Start of Data records
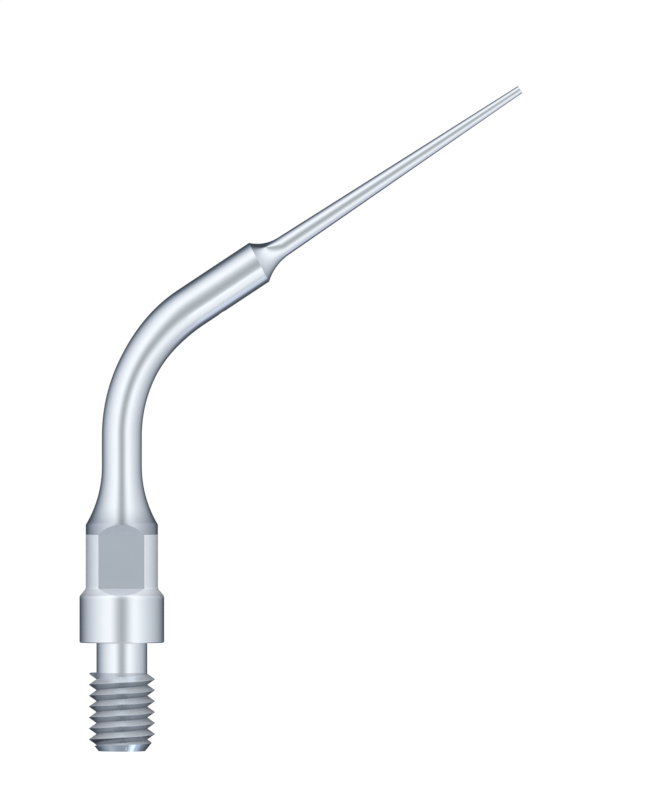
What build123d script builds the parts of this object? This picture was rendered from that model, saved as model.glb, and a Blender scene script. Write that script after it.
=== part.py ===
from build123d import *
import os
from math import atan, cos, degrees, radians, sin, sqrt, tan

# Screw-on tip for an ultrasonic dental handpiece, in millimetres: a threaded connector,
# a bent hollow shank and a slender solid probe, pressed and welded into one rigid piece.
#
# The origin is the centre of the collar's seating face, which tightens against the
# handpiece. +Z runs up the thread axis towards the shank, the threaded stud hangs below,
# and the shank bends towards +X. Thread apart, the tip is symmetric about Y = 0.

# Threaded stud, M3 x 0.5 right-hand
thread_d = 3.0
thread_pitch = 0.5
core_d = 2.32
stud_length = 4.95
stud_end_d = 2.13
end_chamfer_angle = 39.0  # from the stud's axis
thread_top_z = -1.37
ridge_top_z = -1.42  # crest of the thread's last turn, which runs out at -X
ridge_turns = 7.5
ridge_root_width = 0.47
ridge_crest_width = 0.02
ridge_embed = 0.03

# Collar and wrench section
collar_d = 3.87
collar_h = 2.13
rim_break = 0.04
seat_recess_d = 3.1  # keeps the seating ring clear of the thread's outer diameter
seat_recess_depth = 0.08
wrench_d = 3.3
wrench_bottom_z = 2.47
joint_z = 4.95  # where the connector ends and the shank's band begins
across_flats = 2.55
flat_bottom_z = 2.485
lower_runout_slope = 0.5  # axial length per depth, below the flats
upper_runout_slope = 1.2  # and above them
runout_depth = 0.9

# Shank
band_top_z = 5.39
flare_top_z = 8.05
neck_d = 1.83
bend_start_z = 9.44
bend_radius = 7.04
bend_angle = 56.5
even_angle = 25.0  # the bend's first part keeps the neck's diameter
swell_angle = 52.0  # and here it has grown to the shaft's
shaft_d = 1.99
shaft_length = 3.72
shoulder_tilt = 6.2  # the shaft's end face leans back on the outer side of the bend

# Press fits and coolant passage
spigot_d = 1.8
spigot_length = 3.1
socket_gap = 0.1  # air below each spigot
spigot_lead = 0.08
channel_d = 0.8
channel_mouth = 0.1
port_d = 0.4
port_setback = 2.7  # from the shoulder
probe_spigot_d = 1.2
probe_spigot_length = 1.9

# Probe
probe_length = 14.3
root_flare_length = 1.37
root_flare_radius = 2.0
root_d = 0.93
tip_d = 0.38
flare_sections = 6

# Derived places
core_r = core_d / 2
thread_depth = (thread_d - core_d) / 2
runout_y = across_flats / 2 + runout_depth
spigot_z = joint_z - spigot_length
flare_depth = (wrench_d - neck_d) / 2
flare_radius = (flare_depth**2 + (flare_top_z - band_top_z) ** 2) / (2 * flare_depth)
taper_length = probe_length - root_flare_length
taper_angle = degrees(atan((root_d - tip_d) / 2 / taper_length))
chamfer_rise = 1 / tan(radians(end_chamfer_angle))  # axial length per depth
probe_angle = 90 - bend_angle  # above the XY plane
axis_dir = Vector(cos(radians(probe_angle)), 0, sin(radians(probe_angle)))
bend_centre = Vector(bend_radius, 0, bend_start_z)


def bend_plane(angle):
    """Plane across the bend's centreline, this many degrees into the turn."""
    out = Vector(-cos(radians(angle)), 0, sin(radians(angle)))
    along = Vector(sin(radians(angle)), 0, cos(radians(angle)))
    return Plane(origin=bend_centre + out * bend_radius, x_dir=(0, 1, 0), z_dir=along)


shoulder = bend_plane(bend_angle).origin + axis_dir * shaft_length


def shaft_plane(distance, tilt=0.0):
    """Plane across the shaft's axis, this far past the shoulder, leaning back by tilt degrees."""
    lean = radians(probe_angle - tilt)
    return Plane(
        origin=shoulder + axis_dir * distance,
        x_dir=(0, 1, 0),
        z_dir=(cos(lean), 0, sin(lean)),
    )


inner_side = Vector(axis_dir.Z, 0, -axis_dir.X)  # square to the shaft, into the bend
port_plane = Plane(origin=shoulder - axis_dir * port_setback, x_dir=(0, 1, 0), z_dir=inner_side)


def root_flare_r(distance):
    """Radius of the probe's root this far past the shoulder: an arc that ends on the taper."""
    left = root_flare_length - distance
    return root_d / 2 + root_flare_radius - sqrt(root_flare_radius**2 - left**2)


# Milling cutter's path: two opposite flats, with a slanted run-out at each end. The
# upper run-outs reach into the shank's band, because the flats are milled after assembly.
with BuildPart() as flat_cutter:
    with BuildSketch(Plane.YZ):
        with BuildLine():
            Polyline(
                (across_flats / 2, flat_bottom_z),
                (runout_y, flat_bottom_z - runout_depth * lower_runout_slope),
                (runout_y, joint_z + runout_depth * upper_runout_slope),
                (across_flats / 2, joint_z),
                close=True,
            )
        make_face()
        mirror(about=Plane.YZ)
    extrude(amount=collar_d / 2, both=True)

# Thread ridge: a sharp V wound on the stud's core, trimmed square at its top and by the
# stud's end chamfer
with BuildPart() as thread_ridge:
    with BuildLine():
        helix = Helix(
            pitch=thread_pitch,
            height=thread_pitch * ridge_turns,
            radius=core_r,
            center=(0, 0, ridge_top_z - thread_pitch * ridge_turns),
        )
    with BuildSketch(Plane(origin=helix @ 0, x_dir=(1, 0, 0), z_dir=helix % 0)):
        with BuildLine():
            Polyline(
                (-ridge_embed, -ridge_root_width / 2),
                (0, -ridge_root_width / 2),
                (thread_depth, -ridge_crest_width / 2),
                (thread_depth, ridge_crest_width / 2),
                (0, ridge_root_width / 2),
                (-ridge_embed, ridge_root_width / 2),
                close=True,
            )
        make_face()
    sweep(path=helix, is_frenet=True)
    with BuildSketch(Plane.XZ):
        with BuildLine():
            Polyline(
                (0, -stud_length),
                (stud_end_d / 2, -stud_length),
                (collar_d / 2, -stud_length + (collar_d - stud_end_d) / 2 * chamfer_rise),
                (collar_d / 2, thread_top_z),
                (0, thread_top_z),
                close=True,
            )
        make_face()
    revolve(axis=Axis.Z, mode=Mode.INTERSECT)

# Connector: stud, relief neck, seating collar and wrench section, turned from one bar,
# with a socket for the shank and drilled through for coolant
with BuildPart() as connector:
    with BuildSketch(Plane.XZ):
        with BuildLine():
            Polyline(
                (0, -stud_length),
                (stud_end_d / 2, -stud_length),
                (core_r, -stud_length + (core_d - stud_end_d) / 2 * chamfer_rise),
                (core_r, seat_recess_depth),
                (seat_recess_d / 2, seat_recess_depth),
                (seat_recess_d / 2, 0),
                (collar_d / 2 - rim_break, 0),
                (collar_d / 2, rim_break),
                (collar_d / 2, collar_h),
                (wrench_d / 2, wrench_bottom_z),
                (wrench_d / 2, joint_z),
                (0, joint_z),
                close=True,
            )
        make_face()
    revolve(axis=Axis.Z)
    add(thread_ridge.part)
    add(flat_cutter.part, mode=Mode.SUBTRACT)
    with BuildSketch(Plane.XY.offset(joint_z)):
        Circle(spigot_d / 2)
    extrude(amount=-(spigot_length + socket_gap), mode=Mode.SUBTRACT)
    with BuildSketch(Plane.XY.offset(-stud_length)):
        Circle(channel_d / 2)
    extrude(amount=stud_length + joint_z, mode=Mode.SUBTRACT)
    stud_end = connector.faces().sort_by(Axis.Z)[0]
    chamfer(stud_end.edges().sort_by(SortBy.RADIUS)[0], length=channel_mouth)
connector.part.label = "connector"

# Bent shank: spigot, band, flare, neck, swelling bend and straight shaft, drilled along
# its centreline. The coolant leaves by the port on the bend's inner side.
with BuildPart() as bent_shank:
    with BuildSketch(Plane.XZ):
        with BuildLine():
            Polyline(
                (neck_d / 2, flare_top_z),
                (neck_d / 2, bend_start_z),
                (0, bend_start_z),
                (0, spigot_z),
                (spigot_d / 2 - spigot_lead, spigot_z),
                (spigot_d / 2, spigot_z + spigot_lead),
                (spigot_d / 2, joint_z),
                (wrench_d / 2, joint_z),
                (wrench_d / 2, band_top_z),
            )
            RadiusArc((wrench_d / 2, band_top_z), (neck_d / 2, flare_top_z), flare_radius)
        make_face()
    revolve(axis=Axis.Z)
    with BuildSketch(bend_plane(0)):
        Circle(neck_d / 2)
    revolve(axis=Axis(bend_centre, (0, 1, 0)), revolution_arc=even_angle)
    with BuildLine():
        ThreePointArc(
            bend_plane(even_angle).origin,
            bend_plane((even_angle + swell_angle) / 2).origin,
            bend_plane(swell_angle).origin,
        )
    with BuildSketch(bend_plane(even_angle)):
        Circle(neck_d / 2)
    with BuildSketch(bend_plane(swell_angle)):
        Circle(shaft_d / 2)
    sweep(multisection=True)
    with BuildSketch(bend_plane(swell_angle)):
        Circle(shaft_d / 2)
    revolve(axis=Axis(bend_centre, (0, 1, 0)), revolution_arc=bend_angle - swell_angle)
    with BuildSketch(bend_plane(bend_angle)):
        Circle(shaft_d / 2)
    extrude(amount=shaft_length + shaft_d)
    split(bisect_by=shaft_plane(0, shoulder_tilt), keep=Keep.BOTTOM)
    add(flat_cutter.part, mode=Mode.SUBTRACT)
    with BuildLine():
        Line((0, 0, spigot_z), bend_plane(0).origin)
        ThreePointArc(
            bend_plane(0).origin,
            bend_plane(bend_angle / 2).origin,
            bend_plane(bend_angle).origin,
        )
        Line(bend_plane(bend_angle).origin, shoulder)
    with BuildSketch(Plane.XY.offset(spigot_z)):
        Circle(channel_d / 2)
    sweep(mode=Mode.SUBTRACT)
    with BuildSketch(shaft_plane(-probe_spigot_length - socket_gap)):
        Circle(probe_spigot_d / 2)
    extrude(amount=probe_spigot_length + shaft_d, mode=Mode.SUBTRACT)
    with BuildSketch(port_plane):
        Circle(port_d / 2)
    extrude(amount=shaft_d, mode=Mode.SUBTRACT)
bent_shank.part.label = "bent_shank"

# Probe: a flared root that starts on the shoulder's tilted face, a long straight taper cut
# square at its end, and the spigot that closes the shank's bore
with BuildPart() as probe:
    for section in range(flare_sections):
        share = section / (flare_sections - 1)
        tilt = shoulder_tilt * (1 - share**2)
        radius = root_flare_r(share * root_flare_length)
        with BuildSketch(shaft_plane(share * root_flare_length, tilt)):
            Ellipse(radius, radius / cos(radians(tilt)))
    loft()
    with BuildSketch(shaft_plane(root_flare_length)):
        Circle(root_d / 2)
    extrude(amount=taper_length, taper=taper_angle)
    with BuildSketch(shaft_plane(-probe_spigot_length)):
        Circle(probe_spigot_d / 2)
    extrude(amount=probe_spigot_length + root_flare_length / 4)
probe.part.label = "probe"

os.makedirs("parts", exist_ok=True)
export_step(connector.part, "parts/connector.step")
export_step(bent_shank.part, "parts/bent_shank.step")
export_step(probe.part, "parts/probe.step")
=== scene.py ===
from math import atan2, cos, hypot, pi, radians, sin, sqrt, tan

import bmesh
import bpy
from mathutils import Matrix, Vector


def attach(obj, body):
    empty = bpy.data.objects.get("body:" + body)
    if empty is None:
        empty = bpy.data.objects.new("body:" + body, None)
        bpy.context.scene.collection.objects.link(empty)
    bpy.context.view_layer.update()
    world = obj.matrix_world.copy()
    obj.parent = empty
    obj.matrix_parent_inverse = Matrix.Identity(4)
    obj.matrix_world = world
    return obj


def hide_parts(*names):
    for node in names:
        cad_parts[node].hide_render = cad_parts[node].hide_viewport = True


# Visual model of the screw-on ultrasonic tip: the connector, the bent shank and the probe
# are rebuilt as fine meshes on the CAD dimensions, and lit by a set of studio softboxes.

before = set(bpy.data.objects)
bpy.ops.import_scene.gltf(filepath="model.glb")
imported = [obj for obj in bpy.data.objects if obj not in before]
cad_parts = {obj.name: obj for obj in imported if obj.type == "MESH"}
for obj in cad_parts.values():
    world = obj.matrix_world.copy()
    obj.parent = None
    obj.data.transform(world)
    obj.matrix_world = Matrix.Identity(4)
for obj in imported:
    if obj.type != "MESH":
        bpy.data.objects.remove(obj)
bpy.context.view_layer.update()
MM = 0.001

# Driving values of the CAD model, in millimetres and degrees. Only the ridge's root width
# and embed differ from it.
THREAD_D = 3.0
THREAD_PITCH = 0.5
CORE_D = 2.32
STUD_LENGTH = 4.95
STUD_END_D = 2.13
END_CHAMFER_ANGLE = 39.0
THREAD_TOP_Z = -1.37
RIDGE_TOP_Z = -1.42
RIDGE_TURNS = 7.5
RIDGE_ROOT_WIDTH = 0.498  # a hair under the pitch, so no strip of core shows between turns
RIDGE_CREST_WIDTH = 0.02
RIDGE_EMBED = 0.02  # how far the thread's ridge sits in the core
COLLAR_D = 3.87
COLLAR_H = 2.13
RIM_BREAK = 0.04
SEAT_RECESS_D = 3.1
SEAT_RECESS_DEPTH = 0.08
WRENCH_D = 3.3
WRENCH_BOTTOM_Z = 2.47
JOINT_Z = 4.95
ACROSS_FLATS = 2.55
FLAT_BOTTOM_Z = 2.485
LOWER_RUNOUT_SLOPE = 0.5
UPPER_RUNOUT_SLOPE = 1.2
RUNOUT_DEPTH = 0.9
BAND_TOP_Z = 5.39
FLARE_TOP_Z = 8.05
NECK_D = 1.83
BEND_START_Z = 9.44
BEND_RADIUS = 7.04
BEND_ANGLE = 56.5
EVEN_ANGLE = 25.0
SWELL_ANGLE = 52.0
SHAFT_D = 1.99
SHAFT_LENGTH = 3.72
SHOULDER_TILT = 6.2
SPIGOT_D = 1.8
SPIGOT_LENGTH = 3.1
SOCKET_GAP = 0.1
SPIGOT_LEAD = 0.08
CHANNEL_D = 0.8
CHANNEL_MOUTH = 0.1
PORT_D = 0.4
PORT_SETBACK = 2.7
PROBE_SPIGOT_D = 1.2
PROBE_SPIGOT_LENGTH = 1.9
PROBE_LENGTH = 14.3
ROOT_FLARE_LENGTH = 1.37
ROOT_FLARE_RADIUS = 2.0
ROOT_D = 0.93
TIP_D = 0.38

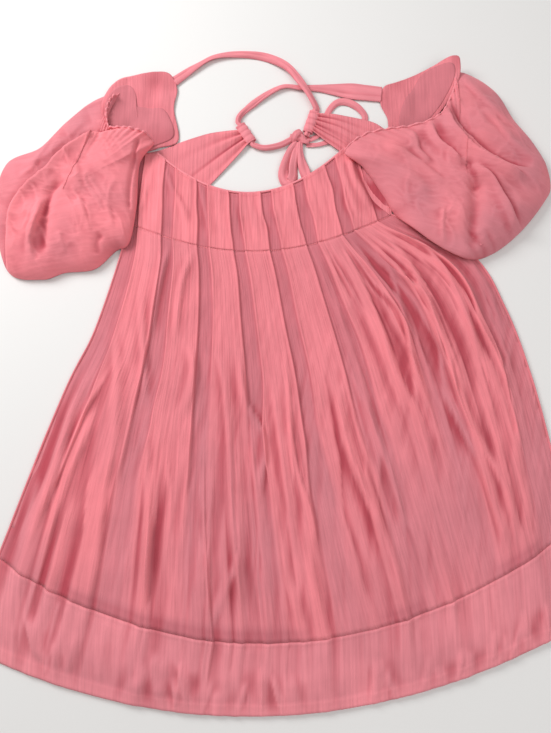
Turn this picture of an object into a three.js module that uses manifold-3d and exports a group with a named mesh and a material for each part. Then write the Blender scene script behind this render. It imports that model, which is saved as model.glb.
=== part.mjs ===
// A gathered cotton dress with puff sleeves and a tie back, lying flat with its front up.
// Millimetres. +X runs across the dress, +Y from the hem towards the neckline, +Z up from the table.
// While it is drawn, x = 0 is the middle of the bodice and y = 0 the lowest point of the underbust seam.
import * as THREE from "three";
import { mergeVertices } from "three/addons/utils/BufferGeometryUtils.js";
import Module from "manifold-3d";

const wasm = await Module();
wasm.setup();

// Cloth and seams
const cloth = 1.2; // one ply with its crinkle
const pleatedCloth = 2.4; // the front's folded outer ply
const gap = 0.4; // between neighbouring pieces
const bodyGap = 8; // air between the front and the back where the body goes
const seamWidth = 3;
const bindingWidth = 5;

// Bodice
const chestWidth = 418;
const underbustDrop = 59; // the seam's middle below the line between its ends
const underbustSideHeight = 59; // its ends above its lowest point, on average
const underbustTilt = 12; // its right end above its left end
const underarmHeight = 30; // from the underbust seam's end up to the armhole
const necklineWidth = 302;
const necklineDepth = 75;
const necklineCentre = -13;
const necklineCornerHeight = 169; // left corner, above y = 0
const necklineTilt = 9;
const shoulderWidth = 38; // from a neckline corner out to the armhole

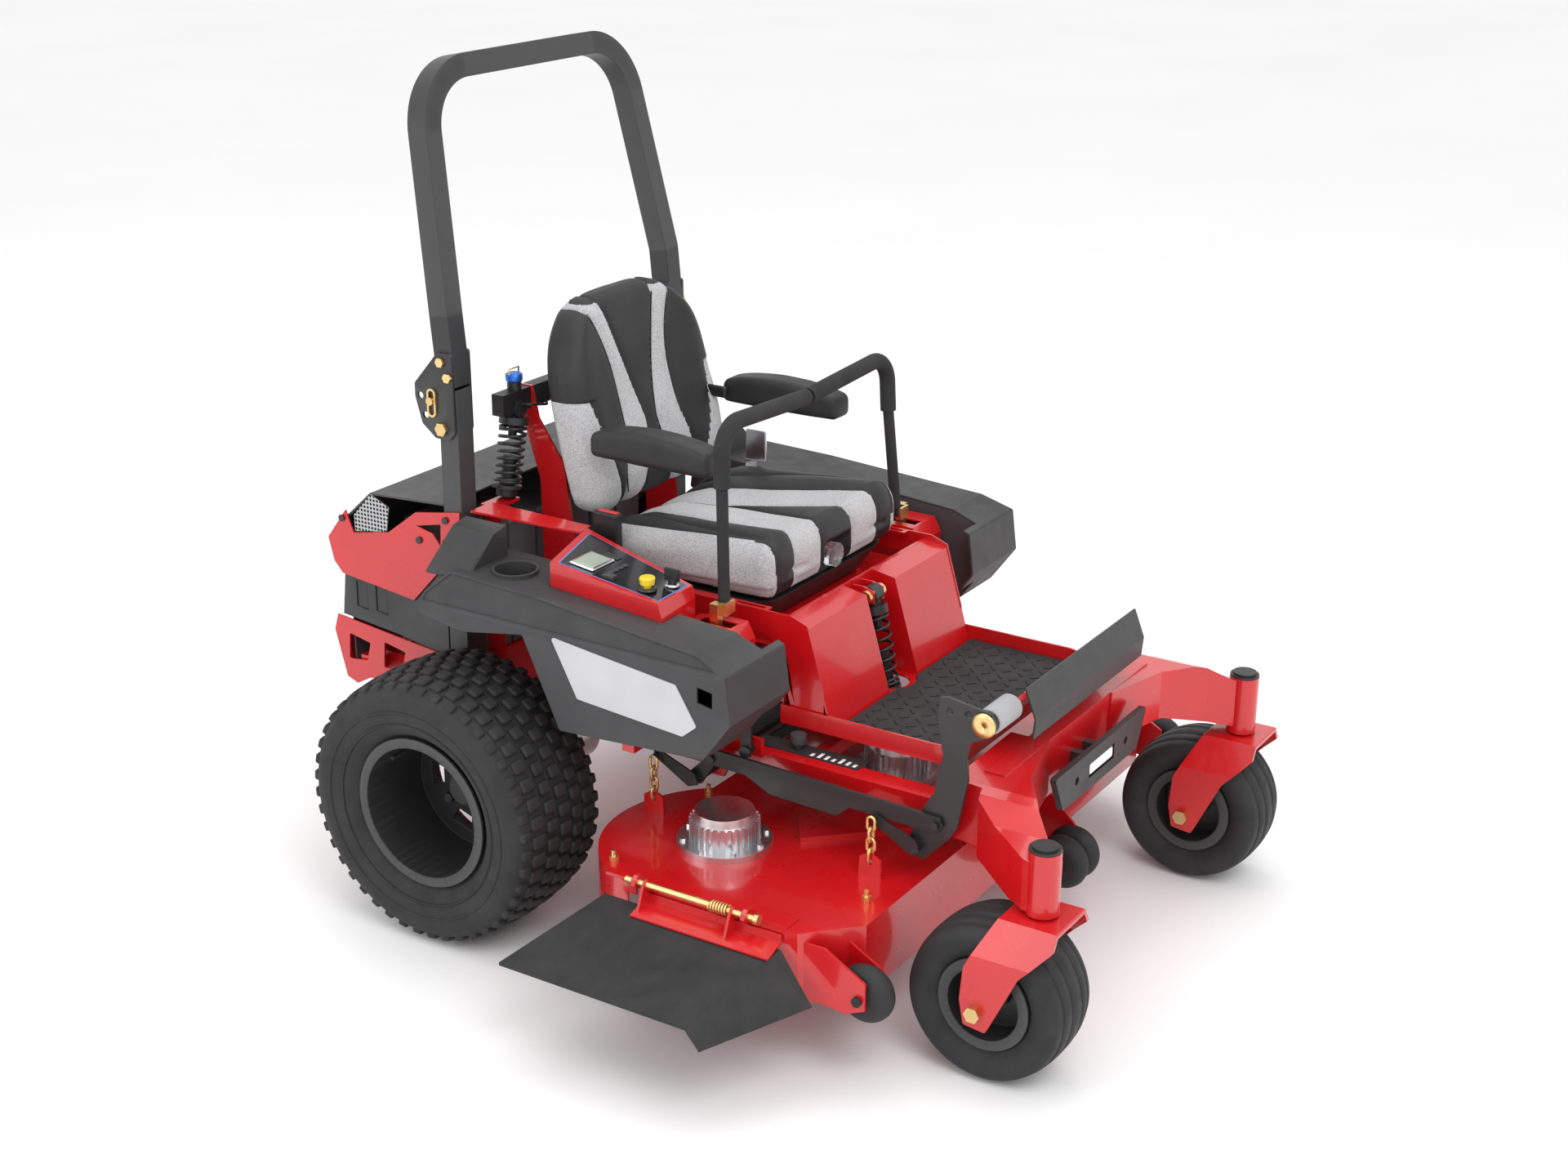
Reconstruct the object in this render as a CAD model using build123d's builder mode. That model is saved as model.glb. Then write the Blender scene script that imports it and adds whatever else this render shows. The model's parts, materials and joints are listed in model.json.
End of Data records
Print, from the entries above, the line with "tilt = shoulder_tilt * (1 - share**2)", the line with "imported = [obj" and all lines between them, exactly and with nothing else.

#### [Worked solution]
        tilt = shoulder_tilt * (1 - share**2)
        radius = root_flare_r(share * root_flare_length)
        with BuildSketch(shaft_plane(share * root_flare_length, tilt)):
            Ellipse(radius, radius / cos(radians(tilt)))
    loft()
    with BuildSketch(shaft_plane(root_flare_length)):
        Circle(root_d / 2)
    extrude(amount=taper_length, taper=taper_angle)
    with BuildSketch(shaft_plane(-probe_spigot_length)):
        Circle(probe_spigot_d / 2)
    extrude(amount=probe_spigot_length + root_flare_length / 4)
probe.part.label = "probe"

os.makedirs("parts", exist_ok=True)
export_step(connector.part, "parts/connector.step")
export_step(bent_shank.part, "parts/bent_shank.step")
export_step(probe.part, "parts/probe.step")
=== scene.py ===
from math import atan2, cos, hypot, pi, radians, sin, sqrt, tan

import bmesh
import bpy
from mathutils import Matrix, Vector


def attach(obj, body):
    empty = bpy.data.objects.get("body:" + body)
    if empty is None:
        empty = bpy.data.objects.new("body:" + body, None)
        bpy.context.scene.collection.objects.link(empty)
    bpy.context.view_layer.update()
    world = obj.matrix_world.copy()
    obj.parent = empty
    obj.matrix_parent_inverse = Matrix.Identity(4)
    obj.matrix_world = world
    return obj


def hide_parts(*names):
    for node in names:
        cad_parts[node].hide_render = cad_parts[node].hide_viewport = True


# Visual model of the screw-on ultrasonic tip: the connector, the bent shank and the probe
# are rebuilt as fine meshes on the CAD dimensions, and lit by a set of studio softboxes.

before = set(bpy.data.objects)
bpy.ops.import_scene.gltf(filepath="model.glb")
imported = [obj for obj in bpy.data.objects if obj not in before]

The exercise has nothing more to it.